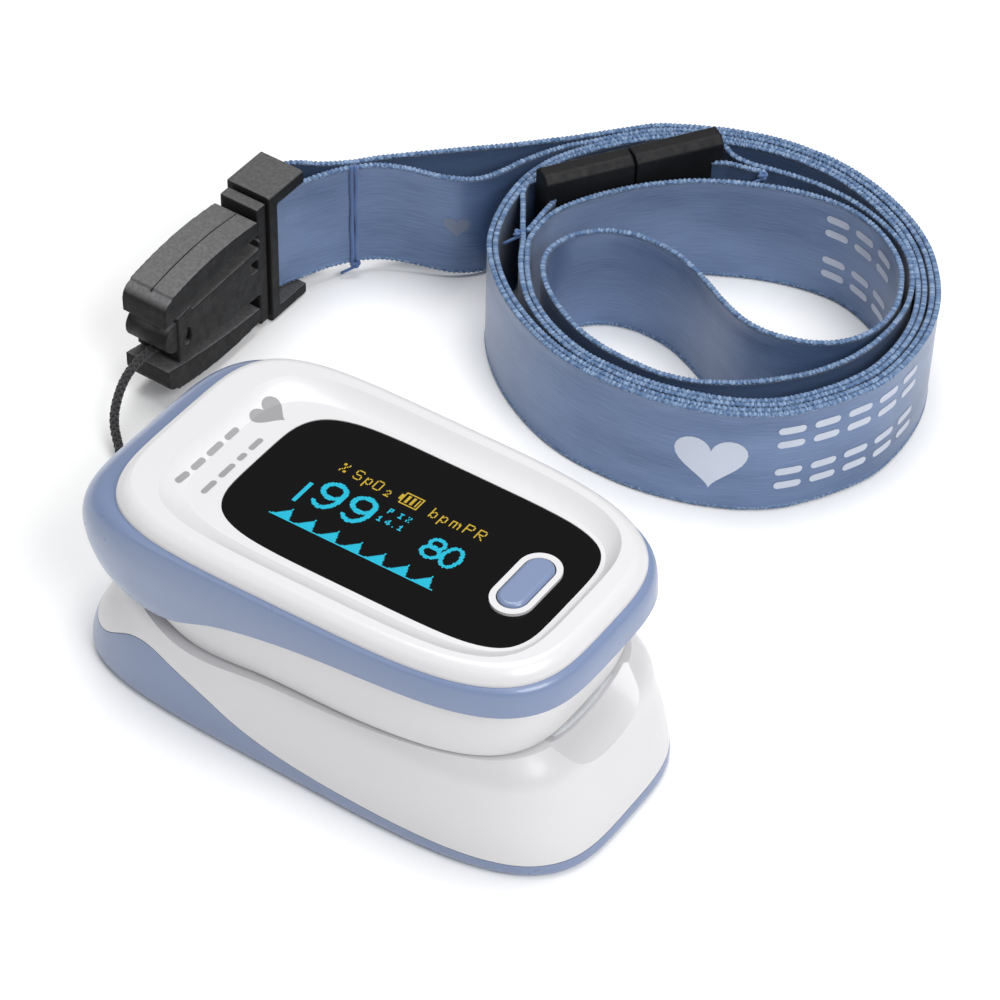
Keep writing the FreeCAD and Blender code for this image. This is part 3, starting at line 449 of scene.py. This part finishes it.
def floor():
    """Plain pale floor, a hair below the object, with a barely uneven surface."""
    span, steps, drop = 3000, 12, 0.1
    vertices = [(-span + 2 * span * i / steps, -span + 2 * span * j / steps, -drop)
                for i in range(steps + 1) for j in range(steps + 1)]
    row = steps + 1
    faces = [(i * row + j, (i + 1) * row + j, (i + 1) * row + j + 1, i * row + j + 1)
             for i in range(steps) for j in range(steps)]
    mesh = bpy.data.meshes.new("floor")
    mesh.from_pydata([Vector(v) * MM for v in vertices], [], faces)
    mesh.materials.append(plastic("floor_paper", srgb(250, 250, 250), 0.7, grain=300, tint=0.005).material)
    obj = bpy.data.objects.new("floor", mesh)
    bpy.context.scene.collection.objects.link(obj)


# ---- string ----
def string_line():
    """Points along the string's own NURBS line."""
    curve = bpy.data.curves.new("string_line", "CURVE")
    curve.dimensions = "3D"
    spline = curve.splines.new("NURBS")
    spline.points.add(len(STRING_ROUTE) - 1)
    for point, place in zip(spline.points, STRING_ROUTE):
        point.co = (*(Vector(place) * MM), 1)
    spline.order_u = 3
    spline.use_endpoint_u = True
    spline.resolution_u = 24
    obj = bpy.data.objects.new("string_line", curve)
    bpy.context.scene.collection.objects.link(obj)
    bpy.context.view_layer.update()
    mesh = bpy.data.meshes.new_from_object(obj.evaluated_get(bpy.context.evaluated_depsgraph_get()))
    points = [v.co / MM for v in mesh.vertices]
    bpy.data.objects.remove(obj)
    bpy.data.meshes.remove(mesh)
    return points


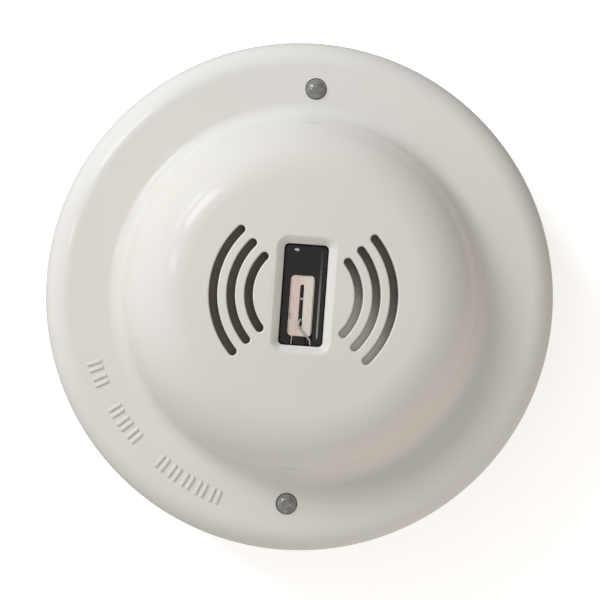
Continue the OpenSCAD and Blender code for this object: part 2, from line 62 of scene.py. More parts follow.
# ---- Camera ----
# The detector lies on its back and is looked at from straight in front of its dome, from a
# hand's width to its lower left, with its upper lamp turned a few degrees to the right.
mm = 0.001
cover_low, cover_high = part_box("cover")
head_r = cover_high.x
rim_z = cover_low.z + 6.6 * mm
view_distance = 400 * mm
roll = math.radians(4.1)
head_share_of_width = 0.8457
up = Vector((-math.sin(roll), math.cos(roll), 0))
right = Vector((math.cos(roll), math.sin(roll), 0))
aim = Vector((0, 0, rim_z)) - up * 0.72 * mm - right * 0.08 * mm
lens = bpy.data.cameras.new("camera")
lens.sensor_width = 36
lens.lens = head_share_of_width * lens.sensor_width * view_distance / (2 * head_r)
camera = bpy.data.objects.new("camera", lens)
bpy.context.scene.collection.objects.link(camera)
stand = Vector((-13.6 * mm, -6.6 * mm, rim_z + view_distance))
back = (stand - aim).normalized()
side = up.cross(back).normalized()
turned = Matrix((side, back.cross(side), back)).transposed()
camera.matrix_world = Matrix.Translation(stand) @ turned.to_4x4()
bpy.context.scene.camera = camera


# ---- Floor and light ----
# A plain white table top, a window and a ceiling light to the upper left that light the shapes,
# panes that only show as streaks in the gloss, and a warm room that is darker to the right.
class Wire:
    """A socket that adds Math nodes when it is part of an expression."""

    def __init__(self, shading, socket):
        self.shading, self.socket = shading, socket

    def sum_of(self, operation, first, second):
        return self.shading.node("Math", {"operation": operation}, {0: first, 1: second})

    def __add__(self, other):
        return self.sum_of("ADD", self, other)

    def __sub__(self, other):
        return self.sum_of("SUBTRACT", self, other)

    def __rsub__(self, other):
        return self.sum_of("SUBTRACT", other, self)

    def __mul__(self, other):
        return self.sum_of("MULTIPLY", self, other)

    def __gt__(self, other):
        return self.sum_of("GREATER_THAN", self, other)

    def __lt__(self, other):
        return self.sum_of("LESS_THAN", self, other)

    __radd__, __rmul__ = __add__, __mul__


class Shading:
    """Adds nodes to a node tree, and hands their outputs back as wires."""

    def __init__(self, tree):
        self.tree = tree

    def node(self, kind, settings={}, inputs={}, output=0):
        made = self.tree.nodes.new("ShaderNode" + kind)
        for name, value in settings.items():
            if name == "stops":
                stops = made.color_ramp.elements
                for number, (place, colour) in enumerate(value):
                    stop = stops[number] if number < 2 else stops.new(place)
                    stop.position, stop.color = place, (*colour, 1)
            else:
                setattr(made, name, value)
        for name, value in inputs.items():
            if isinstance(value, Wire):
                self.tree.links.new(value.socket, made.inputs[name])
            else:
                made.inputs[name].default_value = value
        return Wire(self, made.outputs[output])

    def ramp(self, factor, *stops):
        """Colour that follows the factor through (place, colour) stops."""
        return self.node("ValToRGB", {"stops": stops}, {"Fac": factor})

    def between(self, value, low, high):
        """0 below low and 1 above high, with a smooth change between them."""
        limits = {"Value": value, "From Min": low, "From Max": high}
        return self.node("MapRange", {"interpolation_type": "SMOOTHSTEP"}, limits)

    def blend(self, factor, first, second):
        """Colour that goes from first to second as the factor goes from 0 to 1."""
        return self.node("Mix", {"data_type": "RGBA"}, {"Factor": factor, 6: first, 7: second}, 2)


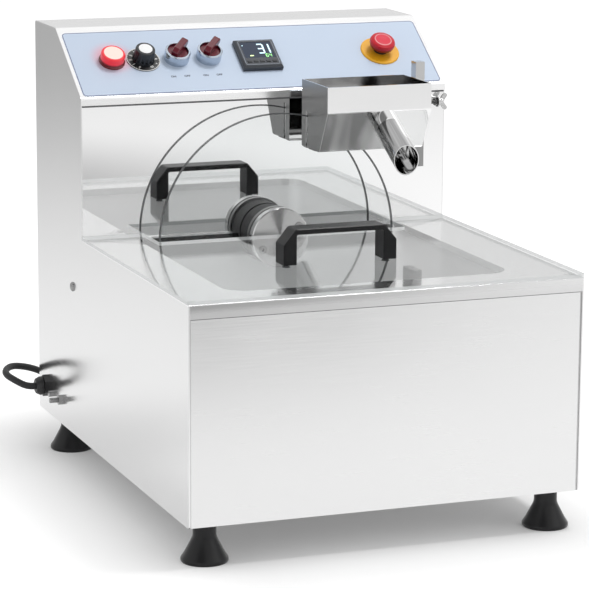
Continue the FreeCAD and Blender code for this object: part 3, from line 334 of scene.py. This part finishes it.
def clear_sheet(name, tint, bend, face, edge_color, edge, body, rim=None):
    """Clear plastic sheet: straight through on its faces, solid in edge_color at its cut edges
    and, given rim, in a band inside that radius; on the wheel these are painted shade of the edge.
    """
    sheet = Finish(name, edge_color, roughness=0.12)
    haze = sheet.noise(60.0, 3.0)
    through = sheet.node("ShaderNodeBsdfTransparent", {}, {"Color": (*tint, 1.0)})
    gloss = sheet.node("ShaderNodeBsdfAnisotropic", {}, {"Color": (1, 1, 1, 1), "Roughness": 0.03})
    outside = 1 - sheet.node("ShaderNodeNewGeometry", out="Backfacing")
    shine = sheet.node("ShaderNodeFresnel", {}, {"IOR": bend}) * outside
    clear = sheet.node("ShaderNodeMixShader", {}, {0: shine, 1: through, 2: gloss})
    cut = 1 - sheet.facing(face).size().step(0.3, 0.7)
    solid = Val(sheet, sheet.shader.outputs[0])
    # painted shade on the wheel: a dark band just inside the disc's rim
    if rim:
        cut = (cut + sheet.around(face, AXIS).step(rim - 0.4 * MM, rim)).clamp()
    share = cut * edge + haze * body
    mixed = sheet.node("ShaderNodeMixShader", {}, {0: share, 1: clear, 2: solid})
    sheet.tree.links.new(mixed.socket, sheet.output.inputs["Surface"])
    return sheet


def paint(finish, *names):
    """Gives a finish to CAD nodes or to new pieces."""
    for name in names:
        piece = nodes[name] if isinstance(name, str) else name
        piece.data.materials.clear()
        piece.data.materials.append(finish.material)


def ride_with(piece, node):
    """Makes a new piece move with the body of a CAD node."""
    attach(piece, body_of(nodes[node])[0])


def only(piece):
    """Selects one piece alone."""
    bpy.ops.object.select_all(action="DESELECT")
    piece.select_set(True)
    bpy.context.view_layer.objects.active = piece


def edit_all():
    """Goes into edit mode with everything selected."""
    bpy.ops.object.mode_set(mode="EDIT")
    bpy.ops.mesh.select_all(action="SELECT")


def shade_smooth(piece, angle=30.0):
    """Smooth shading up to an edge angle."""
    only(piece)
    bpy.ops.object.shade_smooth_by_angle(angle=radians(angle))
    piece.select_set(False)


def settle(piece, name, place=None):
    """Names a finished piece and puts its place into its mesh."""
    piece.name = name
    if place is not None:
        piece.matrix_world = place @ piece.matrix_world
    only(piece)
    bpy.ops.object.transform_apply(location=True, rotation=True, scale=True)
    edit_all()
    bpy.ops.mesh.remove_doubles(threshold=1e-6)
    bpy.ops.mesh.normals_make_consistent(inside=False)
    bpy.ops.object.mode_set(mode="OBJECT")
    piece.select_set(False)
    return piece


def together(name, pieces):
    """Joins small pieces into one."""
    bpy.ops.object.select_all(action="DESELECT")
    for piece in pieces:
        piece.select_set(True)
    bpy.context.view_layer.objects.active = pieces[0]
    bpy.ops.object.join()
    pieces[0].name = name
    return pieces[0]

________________

* _SHORT PROBLEM_
Copy out each line that contains the word "scene".

* _CORRECT RESULT_
Keep writing the FreeCAD and Blender code for this image. This is part 3, starting at line 449 of scene.py. This part finishes it.
    bpy.context.scene.collection.objects.link(obj)
    bpy.context.scene.collection.objects.link(obj)
Continue the OpenSCAD and Blender code for this object: part 2, from line 62 of scene.py. More parts follow.
bpy.context.scene.collection.objects.link(camera)
bpy.context.scene.camera = camera
Continue the FreeCAD and Blender code for this object: part 3, from line 334 of scene.py. This part finishes it.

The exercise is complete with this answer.